[Written request] Copy the first line of the material below and every later line through the line containing "CAD[node].hide_render = CAD[node].hide_viewport", without any other output.

[Data extract]
• • • • •

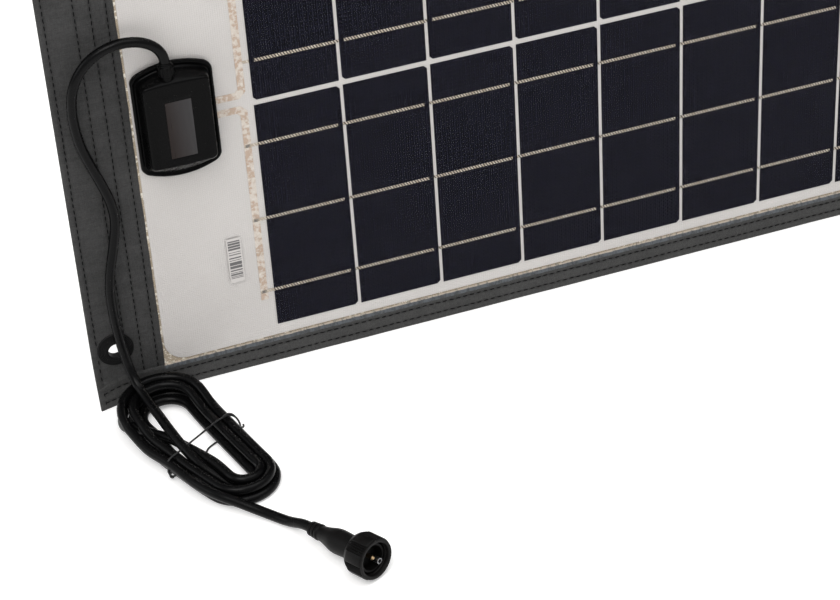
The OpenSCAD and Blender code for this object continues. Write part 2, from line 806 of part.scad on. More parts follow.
module coupling_ring() {
    r = ring_d / 2;
    rib_w = 5.2;
    color("black") in_plug() translate([0, 0, ring_back]) difference() {
        union() {
            cylinder(h = 1.2, r1 = r - 1.6, r2 = r - 0.8);
            translate([0, 0, 1.2]) cylinder(h = ring_l - 1.2, r = r - 0.8);
            intersection() {
                cylinder(h = ring_l - 0.6, r = r);
                for (a = [0 : 360 / ring_ribs : 359]) rotate([0, 0, a])
                    translate([0, -rib_w / 2, 0.6]) cube([r + 1, rib_w, ring_l - 1.2]);
            }
        }
        translate([0, 0, -1]) cylinder(h = ring_l + 2, d = neck_d + 2 * ring_gap);
        translate([0, 0, flange_s - ring_back - ring_gap])
            cylinder(h = ring_l, d = max(mouth_d, flange_d + 2 * ring_gap));
    }
}

back_cloth();
carrier_sheet();
back_film();
rear_encapsulant();
upper_cells();
lower_cells();
upper_tab_ribbons();
lower_tab_ribbons();
upper_bus_ribbon();
lower_bus_ribbon();
end_bus_ribbon();
front_encapsulant();
front_film();
id_label();
left_border();
right_border();
top_binding();
bottom_binding();
border_thread();
eyelet_rings();
eyelet_washers();
box_bond_pad();
box_base();
box_lid();
box_plate();
terminal_clips();
bypass_diode();
cord_cores();
gland_nut();
gland_seal();
cord_run();
cord_hank();
cord_tail();
twist_tie();
plug_body();
contact_insert();
contact_pin();
contact_socket();
plug_seal();
coupling_ring();
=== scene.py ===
# Flexible solar sheet: camera, lead, cloth, laminate, junction box and plug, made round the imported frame.
import math

import bmesh
import bpy
import numpy as np
from mathutils import Matrix, Vector, noise


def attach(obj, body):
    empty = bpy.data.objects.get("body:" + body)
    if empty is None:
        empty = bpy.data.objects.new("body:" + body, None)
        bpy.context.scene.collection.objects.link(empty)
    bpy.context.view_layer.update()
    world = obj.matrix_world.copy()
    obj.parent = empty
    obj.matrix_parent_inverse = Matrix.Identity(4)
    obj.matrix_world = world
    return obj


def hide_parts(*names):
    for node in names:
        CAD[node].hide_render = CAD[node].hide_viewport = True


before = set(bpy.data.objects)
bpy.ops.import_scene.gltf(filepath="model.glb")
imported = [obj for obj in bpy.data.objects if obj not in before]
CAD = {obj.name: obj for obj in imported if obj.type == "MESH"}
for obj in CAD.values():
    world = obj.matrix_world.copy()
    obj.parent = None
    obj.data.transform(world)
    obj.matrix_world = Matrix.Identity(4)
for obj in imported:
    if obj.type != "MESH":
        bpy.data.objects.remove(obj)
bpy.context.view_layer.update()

MM = 0.001

# Sizes of the sheet, in millimetres, as the CAD has them
LEFT, RIGHT = -15.0, 1138.5
FLOOR, TOP = -330.9, 38.5
MID_Z = -146.2
BORDER_W, BINDING_H = 43.5, 18.2
WIN_LEFT, WIN_RIGHT = LEFT + BORDER_W, RIGHT - BORDER_W
WIN_LOW, WIN_HIGH = FLOOR + BINDING_H, TOP - BINDING_H
CLOTH_Y, CARRIER_Y, BORDER_Y, BINDING_Y, FILM_Y, FACE_Y = 0.6, 1.2, 1.9, 2.5, 2.45, 2.6
CARRIER_LAP = 12.0
EYELETS = [(x, z) for x in (0.0, 1123.5) for z in (0.0, -292.4)]
SIDE_SEAMS = (3.8, 21.1, 30.2, 39.2)
BINDING_SEAMS = (5.1, 12.3)
MID_X, HALF_W = (LEFT + RIGHT) / 2, (RIGHT - LEFT) / 2
BOX_X, BOX_Z = 54.5, -142.9
GLAND_X, GLAND_Y, GLAND_Z = 51.0, -10.4, -113.9
LABEL_X, LABEL_Z = 79.3, -250.0
CORD_D = 6.0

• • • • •

[Complete output]
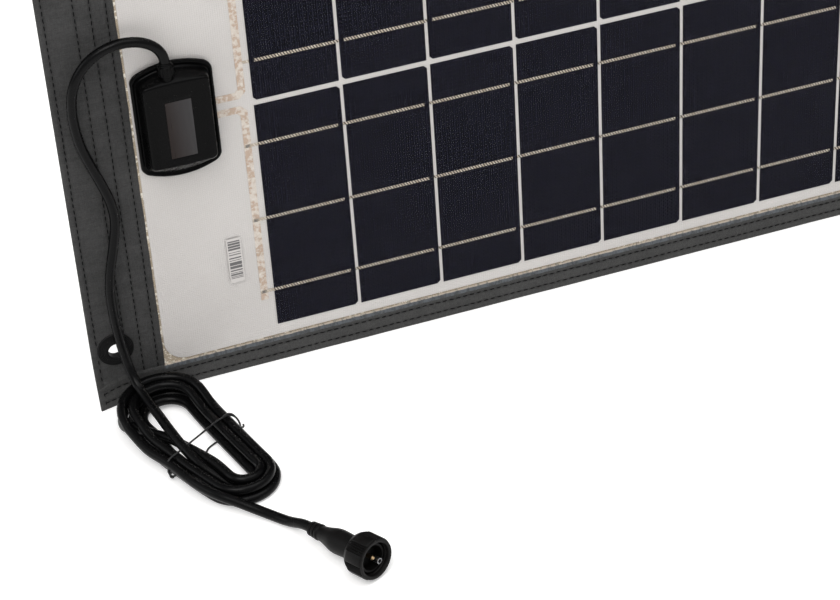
The OpenSCAD and Blender code for this object continues. Write part 2, from line 806 of part.scad on. More parts follow.
module coupling_ring() {
    r = ring_d / 2;
    rib_w = 5.2;
    color("black") in_plug() translate([0, 0, ring_back]) difference() {
        union() {
            cylinder(h = 1.2, r1 = r - 1.6, r2 = r - 0.8);
            translate([0, 0, 1.2]) cylinder(h = ring_l - 1.2, r = r - 0.8);
            intersection() {
                cylinder(h = ring_l - 0.6, r = r);
                for (a = [0 : 360 / ring_ribs : 359]) rotate([0, 0, a])
                    translate([0, -rib_w / 2, 0.6]) cube([r + 1, rib_w, ring_l - 1.2]);
            }
        }
        translate([0, 0, -1]) cylinder(h = ring_l + 2, d = neck_d + 2 * ring_gap);
        translate([0, 0, flange_s - ring_back - ring_gap])
            cylinder(h = ring_l, d = max(mouth_d, flange_d + 2 * ring_gap));
    }
}

back_cloth();
carrier_sheet();
back_film();
rear_encapsulant();
upper_cells();
lower_cells();
upper_tab_ribbons();
lower_tab_ribbons();
upper_bus_ribbon();
lower_bus_ribbon();
end_bus_ribbon();
front_encapsulant();
front_film();
id_label();
left_border();
right_border();
top_binding();
bottom_binding();
border_thread();
eyelet_rings();
eyelet_washers();
box_bond_pad();
box_base();
box_lid();
box_plate();
terminal_clips();
bypass_diode();
cord_cores();
gland_nut();
gland_seal();
cord_run();
cord_hank();
cord_tail();
twist_tie();
plug_body();
contact_insert();
contact_pin();
contact_socket();
plug_seal();
coupling_ring();
=== scene.py ===
# Flexible solar sheet: camera, lead, cloth, laminate, junction box and plug, made round the imported frame.
import math

import bmesh
import bpy
import numpy as np
from mathutils import Matrix, Vector, noise


def attach(obj, body):
    empty = bpy.data.objects.get("body:" + body)
    if empty is None:
        empty = bpy.data.objects.new("body:" + body, None)
        bpy.context.scene.collection.objects.link(empty)
    bpy.context.view_layer.update()
    world = obj.matrix_world.copy()
    obj.parent = empty
    obj.matrix_parent_inverse = Matrix.Identity(4)
    obj.matrix_world = world
    return obj


def hide_parts(*names):
    for node in names:
        CAD[node].hide_render = CAD[node].hide_viewport = True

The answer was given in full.